ST. LOUIS • The dispute over how the Edward Jones Dome should be renovated to close an escape clause in the St. Louis Rams’ lease will go into binding arbitration that could last until year’s end.
The publicly appointed board that oversees the Dome, the St. Louis Convention and Visitors Commission, voted in a teleconference this morning to begin the arbitration process. The CVC had until tomorrow to strike a deal with the Rams and avoid arbitration.
The meeting, which was closed to the public, lasted 23 minutes.
Brian Hall, the CVC’s chief marketing officer, told a Post-Dispatch reporter who was not allowed in the meeting that CVC commissioners “voted to authorize staff and legal counsel to file for arbitration.”
At issue is a clause in the Rams’ 30-year lease that requires the Dome to be a “first-tier” facility by 2015, or one that is better than three-quarters of all National Football League venues in 15 categories. If the CVC is unable or unwilling to satisfy that requirement, the Rams can terminate the lease after the 2014 season.
If that happens, the team can chose to continue playing at the Dome on a year-to-year basis, or the team can leave for another facility in the St. Louis area or elsewhere.
Three renovation plans for the Dome have been made public, revealing the competing visions of the CVC and the Rams.

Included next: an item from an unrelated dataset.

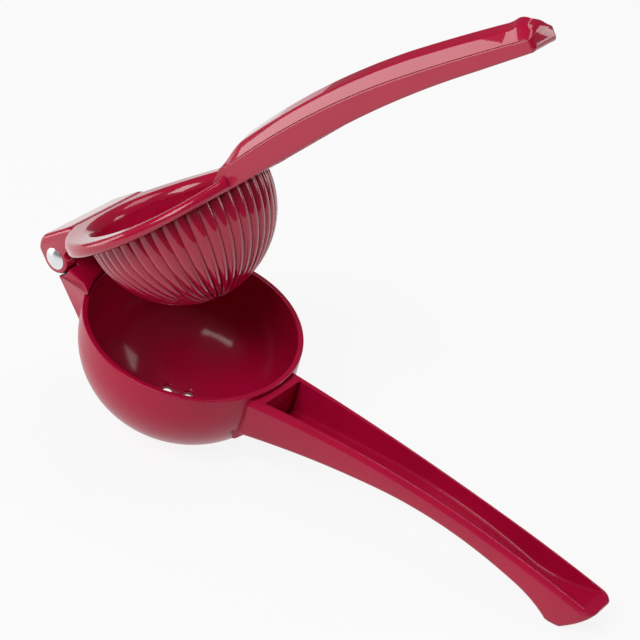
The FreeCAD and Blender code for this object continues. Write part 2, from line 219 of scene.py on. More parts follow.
@dataclass
class Placer:
    """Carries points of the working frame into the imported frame.

    The lower casting only leans by the resting angle; the press is also swung open about
    the hinge. The hinge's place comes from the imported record.
    """

    hinge: Vector
    lean: float = math.radians(13.5)
    swing: float = math.radians(45.9)
    hinge_x: float = -47.75
    hinge_z: float = 2.3

    def matrix(self, opened: bool) -> Matrix:
        """Gives the matrix from working millimetres to packed metres.

        Args:
            opened: Whether the piece swings with the press.

        Returns:
            The matrix.
        """
        home = Matrix.Translation(Vector((-self.hinge_x, 0, -self.hinge_z)))
        turn = self.lean - (self.swing if opened else 0.0)
        return Matrix.Translation(self.hinge) @ Matrix.Rotation(turn, 4, "Y") @ Matrix.Scale(MM, 4) @ home


def make_object(name: str, points: Array, faces: list, matrix: Matrix, angle: float = 40.0) -> Piece:
    """Makes a smooth mesh object from points and faces, with outward normals.

    Args:
        name: Name of the piece.
        points: Array (n, 3) in working millimetres.
        faces: Lists of point numbers.
        matrix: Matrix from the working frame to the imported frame.
        angle: Edges that turn by more degrees than this stay sharp.

    Returns:
        The new object, linked to the scene.
    """
    mesh = bpy.data.meshes.new(name)
    mesh.from_pydata(points.tolist(), [], faces)
    mesh.transform(matrix)
    work = bmesh.new()
    work.from_mesh(mesh)
    bmesh.ops.remove_doubles(work, verts=work.verts, dist=1e-6)
    bmesh.ops.dissolve_degenerate(work, edges=work.edges, dist=1e-7)
    bmesh.ops.recalc_face_normals(work, faces=work.faces)
    work.to_mesh(mesh)
    work.free()
    mesh.shade_smooth()
    mesh.set_sharp_from_angle(angle=math.radians(angle))
    piece = bpy.data.objects.new(name, mesh)
    bpy.context.scene.collection.objects.link(piece)
    return piece


def grid_faces(rows: int, columns: int, wrap: bool, first: int = 0) -> list:
    """Quads between the rows of a grid.

    Args:
        rows: Number of rows.
        columns: Points in each row.
        wrap: Whether the last column is joined to the first.
        first: Number of the grid's first point.

    Returns:
        Lists of four point numbers.
    """
    r = np.arange(rows - 1)[:, None] * columns
    c = np.arange(columns if wrap else columns - 1)[None, :]
    d = (c + 1) % columns
    quads = np.stack([r + c, r + d, r + columns + d, r + columns + c], -1).reshape(-1, 4) + first
    return quads.tolist()


def loft(sections: Array) -> tuple:
    """Joins closed sections into a capped tube.

    Args:
        sections: Array (stations, points, 3).

    Returns:
        Points (n, 3) and faces.
    """
    rows, columns = sections.shape[:2]
    faces = grid_faces(rows, columns, True)
    faces.append(list(range(columns))[::-1])
    faces.append(list(range((rows - 1) * columns, rows * columns)))
    return sections.reshape(-1, 3), faces


def turned(radius: Array, height: Array, count: int) -> tuple:
    """Turns a closed or pole-to-pole profile about Z: x = r cos a, y = r sin a, z = height.

    Args:
        radius: Radii of the profile; zero at a pole.
        height: Heights of the profile.
        count: Steps round the axis.

    Returns:
        Points (n, 3) and faces.
    """
    angle = np.linspace(0, 2 * np.pi, count, endpoint=False)
    r = np.broadcast_to(radius[:, None], (len(radius), count))
    z = np.broadcast_to(height[:, None], r.shape)
    points = np.stack([r * np.cos(angle), r * np.sin(angle), z], -1)
    return points.reshape(-1, 3), grid_faces(len(radius), count, True)


def join(parts: list) -> tuple:
    """Puts several shapes together.

    Args:
        parts: The shapes, each as points and faces.

    Returns:
        Points (n, 3) and faces.
    """
    points, faces, first = [], [], 0
    for part_points, part_faces in parts:
        points.append(part_points)
        faces += [[index + first for index in face] for face in part_faces]
        first += len(part_points)
    return np.concatenate(points), faces


def rim_prism(outline: Array, low: float, high: float, edge: float, across: int) -> tuple:
    """Carries a closed outline in XZ along Y, with its end edges rounded.

    Near each end the outline shrinks along its normals by edge minus the root of
    edge^2 - t^2, where t is how far the station lies within the last edge of the run.

    Args:
        outline: Array (n, 2) of x and z.
        low: Lowest y.
        high: Highest y.
        edge: Radius of the rounded end edges.
        across: Number of stations between the rounded ends.

    Returns:
        Points (n, 3) and faces.
    """
    ahead = np.roll(outline, -1, 0) - np.roll(outline, 1, 0)
    ahead /= np.maximum(np.linalg.norm(ahead, axis=1), 1e-9)[:, None]
    area = (outline[:, 0] * np.roll(outline[:, 1], -1) - np.roll(outline[:, 0], -1) * outline[:, 1]).sum()
    inward = np.stack([-ahead[:, 1], ahead[:, 0]], -1) * (1 if area > 0 else -1)
    turn = np.linspace(0, RIGHT_ANGLE, 5)
    start = low + edge * (1 - np.sin(turn))
    stop = high - edge * (1 - np.sin(turn))
    y = np.concatenate([start[::-1], np.linspace(low + edge, high - edge, across)[1:-1], stop])
    shrink = np.concatenate([
        edge * (1 - np.cos(turn[::-1])), np.zeros(across - 2), edge * (1 - np.cos(turn))])
    flat = outline[None] + inward[None] * shrink[:, None, None]
    ys = np.broadcast_to(y[:, None], flat.shape[:2])
    return loft(np.stack([flat[..., 0], ys, flat[..., 1]], -1))


def push_out(points: Array, radius: float, where: Array) -> None:
    """Moves points that are too near to the Z axis out to a radius, in place.

    Args:
        points: Array (n, 3), which is changed.
        radius: Least distance from the axis.
        where: Which points may move.
    """
    r = np.hypot(points[:, 0], points[:, 1])
    near = where & (r < radius) & (r > 1e-6)
    points[near, :2] *= (radius / r[near])[:, None]


def drill(piece: Piece, places: list, radius: float, pole: float, matrix: Matrix) -> None:
    """Cuts round holes square to the rim through the pole of a bowl.

    Args:
        piece: The object that is cut.
        places: Centres of the holes, (x, y).
        radius: Radius of the holes.
        pole: Height of the bowl's lowest point.
        matrix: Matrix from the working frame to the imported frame.
    """
    reach = 5.0
    around = 40
    r = np.array([0.0, radius, radius, 0.0])
    z = pole + np.array([-reach, -reach, reach, reach])
    points, faces = turned(r, z, around)
    bits = [(points + np.array([x, y, 0.0]), faces) for x, y in places]
    cutter = make_object("drill", *join(bits), matrix)
    cut = piece.modifiers.new("drain", "BOOLEAN")
    cut.operation = "DIFFERENCE"
    cut.solver = "EXACT"
    cut.object = cutter
    depsgraph = bpy.context.evaluated_depsgraph_get()
    mesh = bpy.data.meshes.new_from_object(piece.evaluated_get(depsgraph))
    piece.modifiers.clear()
    piece.data = mesh
    bpy.data.objects.remove(cutter)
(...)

On Jan. 25, the CVC proposed $48 million in improvements, including a new 947-space garage, all to be funded publicly. The Rams also would have kept all game-day revenue generated at the garage.
Days later, the CVC put forward a $124 million plan that did not include a garage but still featured a three-story structure on Baer Plaza that would serve as an entrance for fans in club seats and suites. This proposal required the Rams to cover $64 million of the cost.
The Rams rejected both CVC offers and proposed a much grander renovation plan, which called for much of the stadium to be rebuilt with bigger VIP areas, more concession facilities and a sliding roof panel.
The Rams' plan did not indicate how much, if anything, the team would contribute. City officials estimated the Rams' proposal could cost $700 million and would make it impossible to book large conventions during construction.
In a letter rejecting the Rams’ plan, CVC President Kathleen "Kitty" Ratcliffe told a franchise executive that the team's proposal "violates the letter and spirit" of the Dome lease.
According to the lease, the CVC and the Rams should should make "reasonable efforts" to complete arbitration by Dec. 31. Three arbitrators, chosen jointly by the CVC and the team, will hear the case.
At the end of this process, the arbitrators must either endorse one of the existing renovation proposals or, more likely, develop a separate plan that the arbitrators believe will meet the first-tier requirement.
After that happens, the CVC will have 60 days to decide its next move. It can agree to move forward with the plan backed by arbitrators, or do nothing and allow the Rams to terminate the lease.